━━━━━ DATASET EXCERPT ━━━━━

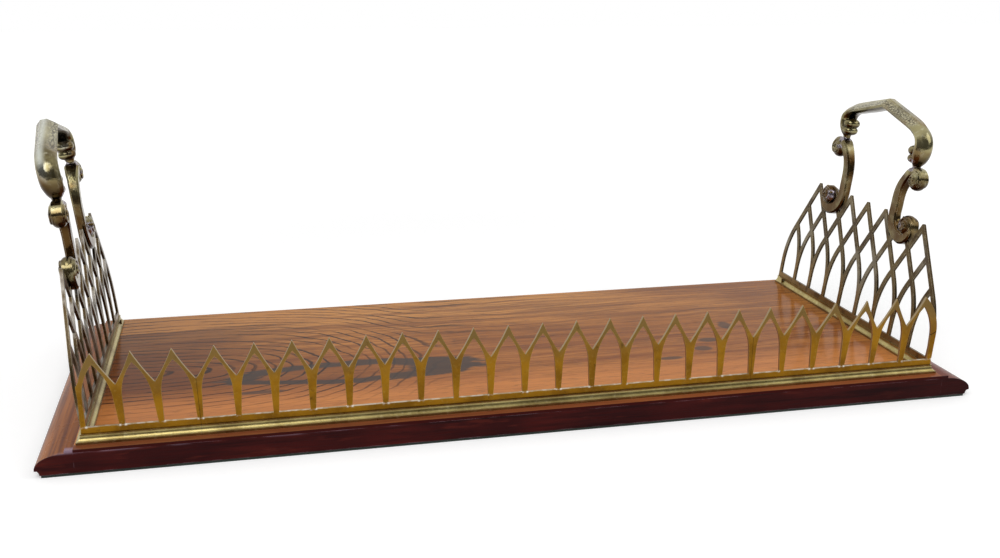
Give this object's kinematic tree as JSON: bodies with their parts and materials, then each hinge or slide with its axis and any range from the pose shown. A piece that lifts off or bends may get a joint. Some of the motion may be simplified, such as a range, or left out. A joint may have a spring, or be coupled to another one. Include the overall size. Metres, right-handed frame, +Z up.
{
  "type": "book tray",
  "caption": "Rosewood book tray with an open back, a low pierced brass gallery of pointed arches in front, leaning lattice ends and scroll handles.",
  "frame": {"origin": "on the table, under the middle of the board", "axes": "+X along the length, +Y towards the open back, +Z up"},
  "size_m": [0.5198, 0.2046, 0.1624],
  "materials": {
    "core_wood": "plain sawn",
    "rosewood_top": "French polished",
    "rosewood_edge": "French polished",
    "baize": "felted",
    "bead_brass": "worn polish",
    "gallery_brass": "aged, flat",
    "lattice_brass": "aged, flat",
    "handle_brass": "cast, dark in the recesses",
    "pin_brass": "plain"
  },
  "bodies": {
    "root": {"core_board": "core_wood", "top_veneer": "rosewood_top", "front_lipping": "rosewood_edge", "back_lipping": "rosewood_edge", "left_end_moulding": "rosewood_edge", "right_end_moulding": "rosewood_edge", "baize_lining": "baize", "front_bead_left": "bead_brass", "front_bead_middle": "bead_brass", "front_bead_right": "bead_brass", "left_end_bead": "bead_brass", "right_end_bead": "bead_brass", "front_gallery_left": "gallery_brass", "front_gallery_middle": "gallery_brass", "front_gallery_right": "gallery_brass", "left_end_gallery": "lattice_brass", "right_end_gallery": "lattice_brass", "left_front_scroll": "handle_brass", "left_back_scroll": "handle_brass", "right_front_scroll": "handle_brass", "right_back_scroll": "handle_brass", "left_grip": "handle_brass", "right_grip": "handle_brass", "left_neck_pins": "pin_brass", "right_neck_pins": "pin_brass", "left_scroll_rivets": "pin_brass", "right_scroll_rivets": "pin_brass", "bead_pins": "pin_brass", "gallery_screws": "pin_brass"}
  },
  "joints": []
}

━━━━━

== INSTRUCTIONS TO FOLLOW ==
Show the data once more, exactly as it was written.

== ANSWER TO THE PROBLEM ==
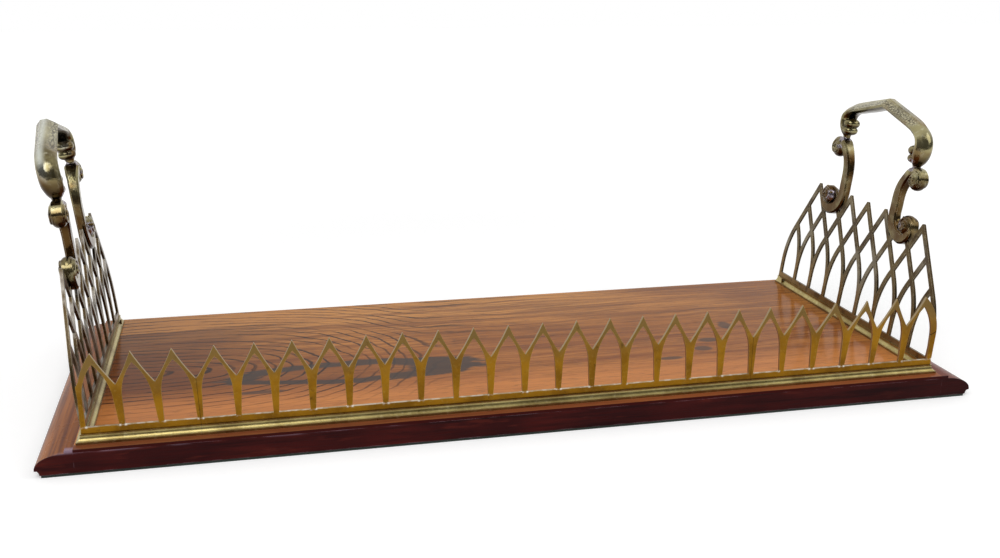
Give this object's kinematic tree as JSON: bodies with their parts and materials, then each hinge or slide with its axis and any range from the pose shown. A piece that lifts off or bends may get a joint. Some of the motion may be simplified, such as a range, or left out. A joint may have a spring, or be coupled to another one. Include the overall size. Metres, right-handed frame, +Z up.
{
  "type": "book tray",
  "caption": "Rosewood book tray with an open back, a low pierced brass gallery of pointed arches in front, leaning lattice ends and scroll handles.",
  "frame": {"origin": "on the table, under the middle of the board", "axes": "+X along the length, +Y towards the open back, +Z up"},
  "size_m": [0.5198, 0.2046, 0.1624],
  "materials": {
    "core_wood": "plain sawn",
    "rosewood_top": "French polished",
    "rosewood_edge": "French polished",
    "baize": "felted",
    "bead_brass": "worn polish",
    "gallery_brass": "aged, flat",
    "lattice_brass": "aged, flat",
    "handle_brass": "cast, dark in the recesses",
    "pin_brass": "plain"
  },
  "bodies": {
    "root": {"core_board": "core_wood", "top_veneer": "rosewood_top", "front_lipping": "rosewood_edge", "back_lipping": "rosewood_edge", "left_end_moulding": "rosewood_edge", "right_end_moulding": "rosewood_edge", "baize_lining": "baize", "front_bead_left": "bead_brass", "front_bead_middle": "bead_brass", "front_bead_right": "bead_brass", "left_end_bead": "bead_brass", "right_end_bead": "bead_brass", "front_gallery_left": "gallery_brass", "front_gallery_middle": "gallery_brass", "front_gallery_right": "gallery_brass", "left_end_gallery": "lattice_brass", "right_end_gallery": "lattice_brass", "left_front_scroll": "handle_brass", "left_back_scroll": "handle_brass", "right_front_scroll": "handle_brass", "right_back_scroll": "handle_brass", "left_grip": "handle_brass", "right_grip": "handle_brass", "left_neck_pins": "pin_brass", "right_neck_pins": "pin_brass", "left_scroll_rivets": "pin_brass", "right_scroll_rivets": "pin_brass", "bead_pins": "pin_brass", "gallery_screws": "pin_brass"}
  },
  "joints": []
}